Basic Intro Into All Grain Brewing

I have often had many different people approach me who are interested in All Grain Brewing, but are scared that it is too complicated, expensive and time consuming for them to actually do it. So I put together a very simple tutorial here that is meant to show beginners just how easy and simple All Grain Brewing can be. I am assuming in this tutorial that you have at least done some basic kit brewing, if not sign up for our Complete Beginners Guide To Brewing right here to get started.

First, Some Terms You Will Need To Know:

  • Mash: Hot water and milled grains, this is where starches are converted into sugars.
  • Mash Ton: A vessel to Steep your mash, usually has a false bottom to filter the sugar water from the grains.
  • Striking Water: Hot water used to heat you mash it its steeping temperature.
  • Steeping: Soaking your grains in hot water.
  • Lautering: The entire process of removing the sugar water from the grains.
  • Sparging: To rinse any wart left on the grains after the mash.

    Jamie Setting Up a Brew
    Jamie Setting Up a Brew
  1. First find a recipe that sounds good either online or ask us for one if you need some direction. Most all grain recipes will give you a mash temp and duration, how much of what grains and ingredients to use, boiling durations and hop addition times. Starting with a recipe makes it much easier for your first all grain because it gives you a good starting point. If you want to you can change out parts of the recipe to add different flavors or keep it the same .Then once you have your ingredients you’re ready to go.
  2. You will need to steep your grains in your Mash Ton at some temperature between 150-158 F (similar to extract) for one hour.  Check your recipe and if it doesn’t mention a steeping temp aim for the middle around 155F
    1. To reach this temperature you start with striking water in you mash ton. This water should be 10-15 degrees more than your steeping temp to allow for heat loss when adding the grain. As far as how much water, you usually add about 1-1.5 liters of striking water per pound of grains. Add the striking water first then the grain to your mash ton.
    2. Check your temperature and add cold or hot water to achieve the required steeping temp and shut the cooler. If you live in a colder temperature area, you may want to cover with blankets to keep more heat in. Let the mash steep for one hour.
  3. After the hour you will now extract the sugary water you just made in the mash ton. This process is called Lautering.
    1.  Before you start emptying this into you brew pot. You need to add some more water or sparging water. Pre heat the sparging water to 175 degrees and add it as soon as the mash is done steeping. This can be trickled uniformly with a porous pipe system (not necessary) or poured slowly on the top with a ladle or pitcher. Remember in this step you are trying to “rinse” the sugars off the grains. Again these are different schools of thought.
    2. You want to reach a boiling volume of roughly 6-7 gallons. So figure how much striking water you added to your mash ton and subtract that from 6.5 gallons or 1.5 to 2 times as much striking water will get you close. Some recommend adding half or none of the sparging water now and topping off you brew pot to the 6.5 gallon later but the goal is to make your mash liquid enough so that it’s easy to extract the fluid thus rinsing the sugars from the grains.
    3.  When pouring the first liquid out or “first running’s”, collect the liquid in a pitcher until it is running clear. The purpose of this is to keep the grains out of your brew. Pour that right back in the mash ton gently as the purpose is to get the grain bed settled so no more debris comes out in the liquid.  Once you have clear liquid running, start to collect it in your brew kettle.
  4. Top of your brew kettle to 6.5 gallons to allow for evaporation during the boil and you are back in familiar territory of extract brewing other than the larger volume. Add your hops and other ingredients just like when extract brewing. The only difference is since you will be left with the entire volume you intend to ferment, you cannot use cold water adding or adding ice to cool the brew. This is where the cooling coils come into play. Submerge your cooling coil and run cold tap water through your beer to cool it. Poor it into your fermenter when cooled, pitch your yeast at the proper temp and that’s it! Everything else is the same.

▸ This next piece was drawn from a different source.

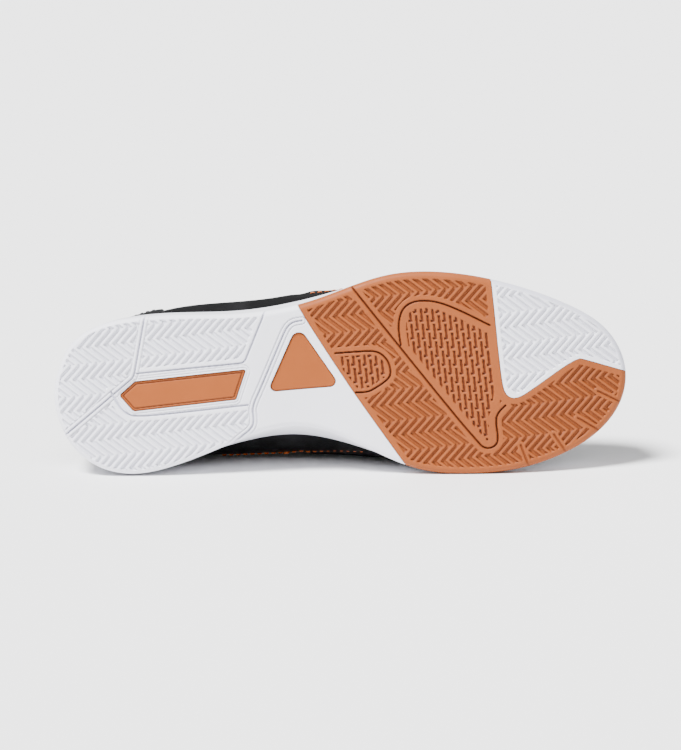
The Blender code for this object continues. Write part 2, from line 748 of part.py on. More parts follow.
def turn_outwards(shell):
    """Turns an open shell's faces away from the middle of the shoe."""
    middle = Vector((LENGTH / 2.0, 0.0, HEEL_HEIGHT / 3.0))
    facing = sum((face.center - middle).dot(face.normal) * face.area for face in shell.data.polygons)
    if facing < 0.0:
        shell.data.flip_normals()


def eyelets():
    """Eyelet places: rows of (x, outer y, inner y), from the vamp to the top."""
    share = np.arange(EYELET_PAIRS) / (EYELET_PAIRS - 1)
    throat = RIBS_OUTER[THROAT_TOP:THROAT_FOOT + 2]
    front = RIBS_OUTER[THROAT_FOOT].top * LENGTH + EYELET_MARGIN
    back = RIBS_OUTER[THROAT_TOP].top * LENGTH + EYELET_MARGIN
    x = front + (back - front) * share
    tops = [row.top * LENGTH for row in throat]
    half = spline(tops, [row.half * BALL_WIDTH for row in throat], x)[:, 0]
    across = crest(x)[0]
    return np.column_stack((x, across - half - EYELET_MARGIN, across + half + EYELET_MARGIN))


def eyelet_cutters(cutters):
    """Round cutters through the eyestay and the wall beneath it."""
    made = []
    for pair, (x, outer, inner) in enumerate(eyelets()):
        for side, y in (("outer", outer), ("inner", inner)):
            made.append(eyelet_cutter(f"eyelet_{side}_{pair + 1}", x, y, cutters))
    return made


def eyelet_cutter(name, x, y, cutters):
    """One cutter, square to the instep at its place."""
    old = bpy.data.objects.get(name)
    if old:
        return old
    spot = np.array((x,))
    height = instep(spot, y)[0]
    slope_x = (instep(spot + SLOPE_STEP, y)[0] - height) / SLOPE_STEP
    slope_y = (instep(spot, y + SLOPE_STEP)[0] - height) / SLOPE_STEP
    form = bmesh.new()
    bmesh.ops.create_cone(
        form, cap_ends=True, segments=EYELET_SIDES, radius1=EYELET_HOLE / 2.0,
        radius2=EYELET_HOLE / 2.0, depth=6.0 * EYELET_HOLE,
    )
    mesh = bpy.data.meshes.new(name)
    form.to_mesh(mesh)
    form.free()
    cutter = bpy.data.objects.new(name, mesh)
    cutter.location = (x, y, height)
    cutter.rotation_mode = "QUATERNION"
    cutter.rotation_quaternion = Vector((-slope_x, -slope_y, 1.0)).to_track_quat("Z", "Y")
    hide_cutter(cutter, cutters)
    return cutter


def overlay(name, ring, low, high, columns, parts, finish):
    """A panel over the upper, between two lines of shares, one gap off its face."""
    rows = []
    for column in range(columns + 1):
        share = low + (high - low) * column / columns
        rows.append(upper_surface(ring, share) + upper_normal(ring, share) * GAP)
    count = len(ring)
    panel = make_object(name, np.vstack(rows), band_faces(len(rows), count, False), parts, finish)
    turn_outwards(panel)
    solidify = panel.modifiers.new("Thickness", "SOLIDIFY")
    solidify.thickness = OVERLAY
    solidify.offset = 1.0
    solidify.use_even_offset = True
    return panel


def share_at_distance(ring, distance):
    """Share along each rib that lies a distance below its top edge."""
    shares = np.linspace(0.0, 1.0, 41)
    line = np.array([upper_surface(ring, share) for share in shares])
    pieces = np.linalg.norm(np.diff(line, axis=0), axis=2)
    below = np.vstack((np.cumsum(pieces[::-1], axis=0)[::-1], np.zeros((1, len(ring)))))
    return np.array([np.interp(-distance, -below[:, step], shares) for step in range(len(ring))])


def share_over_rim(ring, clearance):
    """Share along each rib that lies a height over the sole's rim."""
    shares = np.linspace(0.0, 0.6, 61)
    base = feather(ring)[:, 2]
    line = np.array([upper_surface(ring, share)[:, 2] - base for share in shares])
    return np.array([np.interp(clearance, line[:, step], shares) for step in range(len(ring))])


def overlays(parts, cutters, finishes):
    """Toe cap, heel counter and eyestay, cut from the upper's own surface."""
    for name, panel in (("toe_cap", TOE_CAP), ("heel_counter", COUNTER)):
        ring = stations(panel.middle, panel.reach)
        low = share_over_rim(ring, OVERLAY_LIFT)
        arch = 1.0 - (np.abs(ring - panel.middle) / panel.reach) ** 2
        high = low + panel.ends + panel.more * arch
        overlay(name, ring, low, high, panel.columns, parts, finishes["black_overlay"])

    ring = stations(EYESTAY.middle, EYESTAY.reach)
    high = share_at_distance(ring, GAP)
    low = share_at_distance(ring, EYESTAY_WIDTH)
    eyestay = overlay("eyestay", ring, low, high, EYESTAY.columns, parts, finishes["black_overlay"])
    cut(eyestay, eyelet_cutters(cutters))


def under_upper(points):
    """Points below the upper, moved inwards to lie a gap or more under its inner face."""
    ring, share = np.meshgrid(np.linspace(0.38, 1.62, 125), np.linspace(0.70, 1.0, 9))
    ring = ring.ravel()
    share = share.ravel()
    face = upper_surface(ring, share)
    normal = upper_normal(ring, share)
    wall = np.array([wall_thickness(place_round, up) for place_round, up in zip(ring, share)])
    moved = []
    for point in points:
        near = np.argmin(np.linalg.norm(face - point, axis=1))
        depth = (face[near] - point) @ normal[near]
        push = wall[near] + 3.0 * GAP - depth
        moved.append(point - normal[near] * max(0.0, push) * (share[near] < 1.0))
    return np.array(moved)


def tongue(parts, finishes):
    """Padded tongue under the throat, from under the vamp to above the top eyelets."""
    across = np.linspace(-1.0, 1.0, TONGUE_COLUMNS + 1)
    along = [row.along for row in reversed(TONGUE_WIDTHS)]
    halves = [row.half for row in reversed(TONGUE_WIDTHS)]
    rows = []
    for place_along in np.linspace(along[-1], along[0], TONGUE_STEPS + 1):
        x = np.full(len(across), place_along * LENGTH)
        half = spline(along, halves, (place_along,))[0, 0] * BALL_WIDTH
        y = crest(x)[0] + across * half
        drop = WALL + 3.0 * GAP + TONGUE_DROP * np.abs(across) ** 3
        rows.append(np.column_stack((x, y, instep(x, y) - drop)))
    points = under_upper(np.vstack(rows))
    faces = band_faces(len(rows), len(across), False)
    sheet = make_object("tongue", points, faces, parts, finishes["tongue"])
    turn_outwards(sheet)
    solidify = sheet.modifiers.new("Padding", "SOLIDIFY")
    solidify.thickness = TONGUE
    solidify.offset = -1.0
    solidify.use_even_offset = True


def lace_strip(name, start, end, lift, parts, finish):
    """A flat lace from one eyelet to the next across the throat."""
    share = np.linspace(0.0, 1.0, LACE_STEPS + 1)
    middle = start + (end - start) * share[:, None]
    along = (end - start) / np.linalg.norm(end - start)
    beside = np.array((-along[1], along[0])) * LACE_WIDTH / 2.0
    bump = lift * np.sin(math.pi * share) ** 4
    clearance = OVERLAY + 2.0 * GAP + LACE_LIFT
    rings = []
    for step in range(LACE_STEPS + 1):
        ring = []
        for side, rise in ((-1.0, 0.0), (1.0, 0.0), (1.0, LACE_THICKNESS), (-1.0, LACE_THICKNESS)):
            spot = middle[step] + side * beside
            low = instep(spot[:1], spot[1])[0] + clearance + bump[step]
            ring.append((spot[0], spot[1], low + rise))
        rings.append(np.array(ring))
    faces = band_faces(len(rings), 4)
    faces += [(0, 1, 2, 3), tuple(4 * LACE_STEPS + corner for corner in range(4))]
    return make_object(name, np.vstack(rings), faces, parts, finish)


def laces(parts, cutters, finishes):
    """The crossings between neighbouring eyelet pairs, each joined into one body."""
    holes = eyelets()
    for pair in range(EYELET_PAIRS - 1):
        here = holes[pair]
        after = holes[pair + 1]
        inset = math.copysign(LACE_INSET_SHARE * LACE_WIDTH + GAP, after[0] - here[0])
        first = lace_strip(
            f"lace_cross_{pair + 1}", np.array((here[0] + inset, here[1])),
            np.array((after[0] - inset, after[2])), 0.0, parts, finishes["lace"],
        )
        second = lace_strip(
            f"lace_over_{pair + 1}", np.array((here[0] + inset, here[2])),
            np.array((after[0] - inset, after[1])), LACE_THICKNESS / 2.0, parts, finishes["lace"],
        )
        parts.objects.unlink(second)
        hide_cutter(second, cutters)
        cut(first, [second], "UNION")


def body_data(item):
    """Volume, centre of volume and corners of an object's evaluated mesh."""
    mesh = evaluated_mesh(item)
    corners = np.empty(len(mesh.vertices) * 3)
    mesh.vertices.foreach_get("co", corners)
    corners = corners.reshape(-1, 3)
    mesh.calc_loop_triangles()
    index = np.empty(len(mesh.loop_triangles) * 3, int)
    mesh.loop_triangles.foreach_get("vertices", index)
    bpy.data.meshes.remove(mesh)
    first, second, third = corners[index.reshape(-1, 3)].transpose(1, 0, 2)
    volumes = np.einsum("ij,ij->i", first, np.cross(second, third)) / 6.0
    volume = volumes.sum()
    centre = (volumes[:, None] * (first + second + third) / 4.0).sum(axis=0) / volume
    return volume, centre, corners


def resting_face(corners, centre):
    """The way the hull's stable face looks that is turned most to the inner side."""
    form = bmesh.new()
    for corner in corners:
        form.verts.new(corner)
    hull = bmesh.ops.convex_hull(form, input=form.verts, use_existing_faces=False)
    faces = [part for part in hull["geom"] if isinstance(part, bmesh.types.BMFace)]
    best = None
    for face in faces:
        points = [np.array(vertex.co) for vertex in face.verts]
        normal = np.cross(points[1] - points[0], points[2] - points[0])
        normal /= np.linalg.norm(normal)
        if normal @ (points[0] - centre) < 0.0:
            normal = -normal
        foot = centre + normal * (normal @ (points[0] - centre))
        sides = [np.cross(b - a, foot - a) @ normal for a, b in zip(points, points[1:] + points[:1])]
        inside = min(sides) >= 0.0 or max(sides) <= 0.0
        if inside and (best is None or normal[1] > best[1]):
            best = normal
    form.free()
    return best


def lay_down(items, densities):
    """Turns the pieces onto the sole's inner edge and sets their box on the origin."""
    masses = []
    centres = []
    corners = []
    for item in items:
        volume, centre, points = body_data(item)
        stem = next(name for name in densities if item.name.startswith(name))
        masses.append(volume * densities[stem])
        centres.append(centre)
        corners.append(points)
    masses = np.array(masses)
    centre = (masses[:, None] * np.array(centres)).sum(axis=0) / masses.sum()
    corners = np.vstack(corners)
    up = -resting_face(corners, centre)
    ahead = np.array((1.0, 0.0, 0.0)) - up * up[0]
    ahead /= np.linalg.norm(ahead)
    turn = np.array((ahead, np.cross(up, ahead), up))
    laid = corners @ turn.T
    middle = (laid.min(axis=0) + laid.max(axis=0)) / 2.0
    shift = np.array((middle[0], middle[1], laid.min(axis=0)[2]))
    for item in items:
        mesh = item.data
        flat = np.empty(len(mesh.vertices) * 3)
        mesh.vertices.foreach_get("co", flat)
        moved = flat.reshape(-1, 3) @ turn.T - shift
        mesh.vertices.foreach_set("co", moved.ravel())
        mesh.update()
    return turn, shift, masses.sum(), centre


def main():
    """Builds the shoe."""
    for item in list(bpy.data.objects):
        bpy.data.objects.remove(item)
    parts = bpy.data.collections.new("indoor_soccer_shoe")
    cutters = bpy.data.collections.new("cutters")
    bpy.context.scene.collection.children.link(parts)
    bpy.context.scene.collection.children.link(cutters)
    finishes = {
        "white_rubber": material("white_rubber", (0.80, 0.80, 0.83), 0.45),
        "gum_rubber": material("gum_rubber", (0.58, 0.24, 0.10), 0.50),
        "orange_rubber": material("orange_rubber", (0.62, 0.24, 0.09), 0.50),
        "white_foam": material("white_foam", (0.78, 0.78, 0.80), 0.60),
        "liner": material("liner", (0.04, 0.04, 0.045), 0.90),
        "black_upper": material("black_upper", (0.015, 0.015, 0.017), 0.70),
        "black_overlay": material("black_overlay", (0.02, 0.02, 0.022), 0.55),
        "tongue": material("tongue", (0.02, 0.02, 0.022), 0.85),
        "lace": material("lace", (0.02, 0.02, 0.02), 0.80),
    }
    outsole(parts, cutters, finishes)
    midsole(parts, finishes)
    insole(parts, finishes)
    upper(parts, cutters, finishes)
    overlays(parts, cutters, finishes)
    tongue(parts, finishes)
    laces(parts, cutters, finishes)
    densities = {
        "outsole": RUBBER_DENSITY, "heel_insert": RUBBER_DENSITY, "arch_insert": RUBBER_DENSITY,
        "midsole": FOAM_DENSITY, "insole": LINER_DENSITY, "upper": SHELL_DENSITY,
        "toe_cap": SHELL_DENSITY, "heel_counter": SHELL_DENSITY, "eyestay": SHELL_DENSITY,
        "tongue": PADDING_DENSITY, "lace": LACE_DENSITY,
    }
    turn, shift, mass, centre = lay_down(list(parts.objects), densities)
    print("mass", round(mass, 4), "centre", np.round(centre, 4).tolist())
    for spot in place((HEEL_REST, FOREFOOT_REST)):
        print("flat spot", np.round(turn @ np.array((*spot, 0.0)) - shift, 6).tolist())
    print("out of the sole", np.round(-turn[:, 2], 6).tolist())


main()
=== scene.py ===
"""Looks of one indoor soccer shoe for the right foot, lying on its inner side.

Every shape is worked out in the shoe's own upright frame, in metres: X runs from the back of
the heel to the toe, Y towards the inner side of the foot and Z up from the ground under the
tread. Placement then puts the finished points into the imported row's frame, which it reads
from the row's two flat mounts.
"""

from __future__ import annotations

import json
import logging
import math
from dataclasses import dataclass, field
from enum import Enum
from typing import Any, Callable, NamedTuple, Sequence

import bpy
import numpy as np
from mathutils import Matrix, Vector
from numpy.typing import NDArray

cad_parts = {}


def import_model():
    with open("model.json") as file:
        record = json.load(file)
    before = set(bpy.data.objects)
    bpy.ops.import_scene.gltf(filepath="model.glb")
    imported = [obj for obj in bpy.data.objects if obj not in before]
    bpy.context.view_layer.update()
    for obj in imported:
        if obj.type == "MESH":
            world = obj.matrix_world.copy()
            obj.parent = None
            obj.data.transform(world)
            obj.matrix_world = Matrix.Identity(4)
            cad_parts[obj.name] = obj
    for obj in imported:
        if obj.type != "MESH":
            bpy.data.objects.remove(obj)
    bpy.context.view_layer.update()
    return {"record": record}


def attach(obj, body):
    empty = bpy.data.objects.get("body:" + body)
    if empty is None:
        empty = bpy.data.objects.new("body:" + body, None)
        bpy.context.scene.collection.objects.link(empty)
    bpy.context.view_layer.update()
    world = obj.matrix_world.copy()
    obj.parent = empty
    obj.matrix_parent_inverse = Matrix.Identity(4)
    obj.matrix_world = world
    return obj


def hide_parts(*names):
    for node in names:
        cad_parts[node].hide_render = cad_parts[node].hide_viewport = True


Array = NDArray[np.float64]
Faces = NDArray[np.int64]

LOG = logging.getLogger("indoor_soccer_shoe")
BODY = "root"
# Point attribute that carries painted shade: its share darkens a rubber's colour towards its groove colour.
PAINTED_SHADE_ATTRIBUTE = "cut"


class Spot(NamedTuple):
    """A place on the tread, as shares of the shoe's length and ball width."""

    along: float
    across: float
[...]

You are now an all grain brewer!

Now to say that is a comprehensive guide to brewing all grain is a major overstatement. This is about as basic as you can get. The draw to all grain brewing is to have more control of your brew. As your do more and more all grain brews you can start to work in the more complicated techniques and measurements to aid you in making the beer. There are hundreds of ways to Mash your grains differently hitting different temperatures to allow for specific enzymes to be released from the grains. There are many schools of thought on sparging the grains. The variations are endless and every step is customizable. This might not be the best or easiest way to do it but it’s a place to start when trying to brew all grain. All grain is a learning process, ask us and ask your fellow brewers for tips and help along the way!